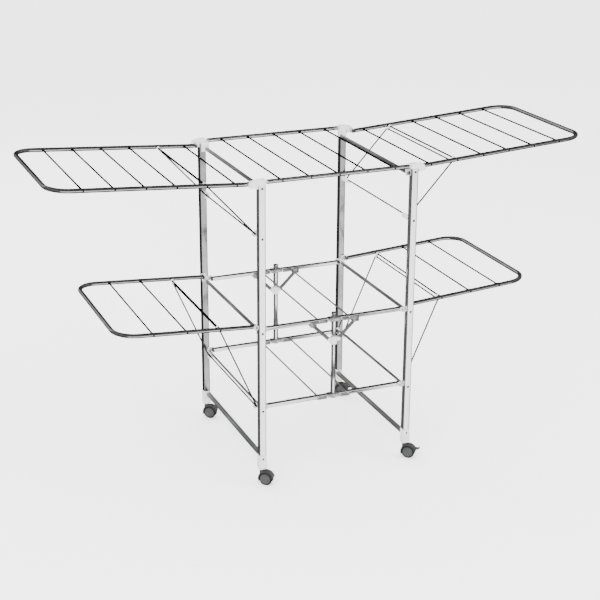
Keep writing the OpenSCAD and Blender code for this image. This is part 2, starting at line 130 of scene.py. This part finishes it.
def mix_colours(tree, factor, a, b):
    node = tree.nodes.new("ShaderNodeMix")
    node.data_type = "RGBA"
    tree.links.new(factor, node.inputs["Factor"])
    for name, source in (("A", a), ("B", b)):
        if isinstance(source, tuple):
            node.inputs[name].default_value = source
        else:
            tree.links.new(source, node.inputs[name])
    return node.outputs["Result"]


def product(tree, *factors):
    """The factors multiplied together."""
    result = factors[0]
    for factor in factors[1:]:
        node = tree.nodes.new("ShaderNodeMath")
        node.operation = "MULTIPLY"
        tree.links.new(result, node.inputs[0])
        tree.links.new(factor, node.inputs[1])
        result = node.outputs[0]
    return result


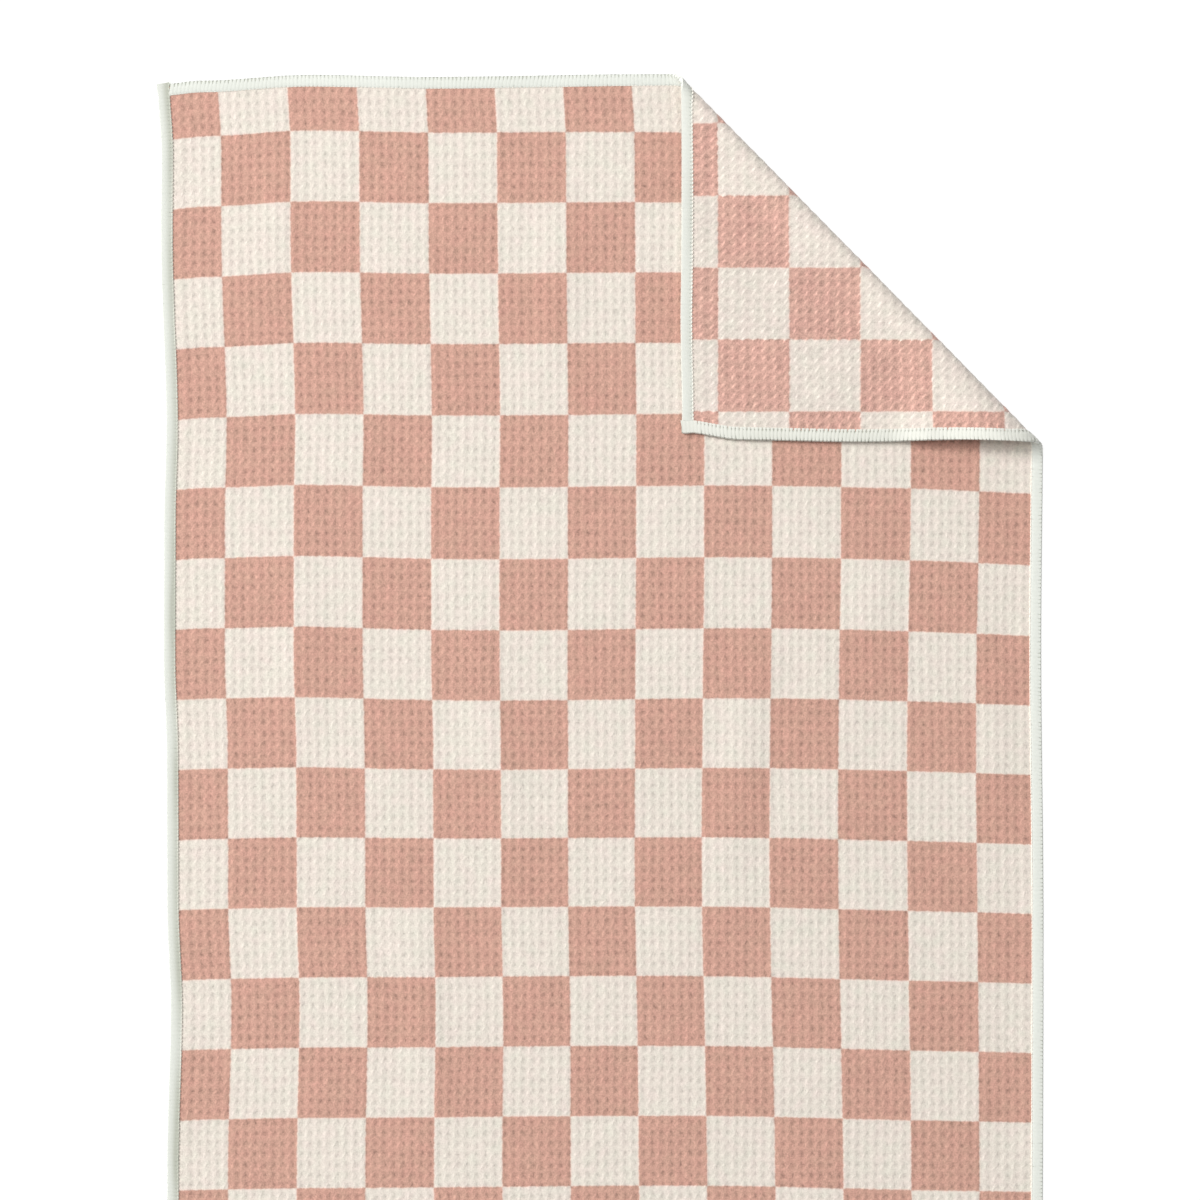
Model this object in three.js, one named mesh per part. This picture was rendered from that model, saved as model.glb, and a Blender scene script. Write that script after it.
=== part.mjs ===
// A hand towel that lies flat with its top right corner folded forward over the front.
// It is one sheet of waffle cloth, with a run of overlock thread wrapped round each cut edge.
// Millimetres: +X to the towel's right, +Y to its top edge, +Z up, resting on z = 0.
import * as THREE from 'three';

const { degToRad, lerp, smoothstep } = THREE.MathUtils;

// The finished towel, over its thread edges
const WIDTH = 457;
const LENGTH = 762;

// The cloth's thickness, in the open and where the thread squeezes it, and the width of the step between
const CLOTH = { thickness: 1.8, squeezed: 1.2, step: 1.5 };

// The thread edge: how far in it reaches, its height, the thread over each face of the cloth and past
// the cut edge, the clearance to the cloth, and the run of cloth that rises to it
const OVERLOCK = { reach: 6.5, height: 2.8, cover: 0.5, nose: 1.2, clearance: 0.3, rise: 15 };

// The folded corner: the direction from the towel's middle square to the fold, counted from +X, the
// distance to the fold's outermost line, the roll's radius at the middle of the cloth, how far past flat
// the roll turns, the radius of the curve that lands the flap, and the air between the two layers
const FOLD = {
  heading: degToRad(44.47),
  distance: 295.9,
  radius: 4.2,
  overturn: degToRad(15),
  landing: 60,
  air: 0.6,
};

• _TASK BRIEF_
Quote every line from the line containing "Model this object" through the closing line of the listing, including both.

• _RESULT OF THIS TASK_
Model this object in three.js, one named mesh per part. This picture was rendered from that model, saved as model.glb, and a Blender scene script. Write that script after it.
=== part.mjs ===
// A hand towel that lies flat with its top right corner folded forward over the front.
// It is one sheet of waffle cloth, with a run of overlock thread wrapped round each cut edge.
// Millimetres: +X to the towel's right, +Y to its top edge, +Z up, resting on z = 0.
import * as THREE from 'three';

const { degToRad, lerp, smoothstep } = THREE.MathUtils;

// The finished towel, over its thread edges
const WIDTH = 457;
const LENGTH = 762;

// The cloth's thickness, in the open and where the thread squeezes it, and the width of the step between
const CLOTH = { thickness: 1.8, squeezed: 1.2, step: 1.5 };

// The thread edge: how far in it reaches, its height, the thread over each face of the cloth and past
// the cut edge, the clearance to the cloth, and the run of cloth that rises to it
const OVERLOCK = { reach: 6.5, height: 2.8, cover: 0.5, nose: 1.2, clearance: 0.3, rise: 15 };

// The folded corner: the direction from the towel's middle square to the fold, counted from +X, the
// distance to the fold's outermost line, the roll's radius at the middle of the cloth, how far past flat
// the roll turns, the radius of the curve that lands the flap, and the air between the two layers
const FOLD = {
  heading: degToRad(44.47),
  distance: 295.9,
  radius: 4.2,
  overturn: degToRad(15),
  landing: 60,
  air: 0.6,
};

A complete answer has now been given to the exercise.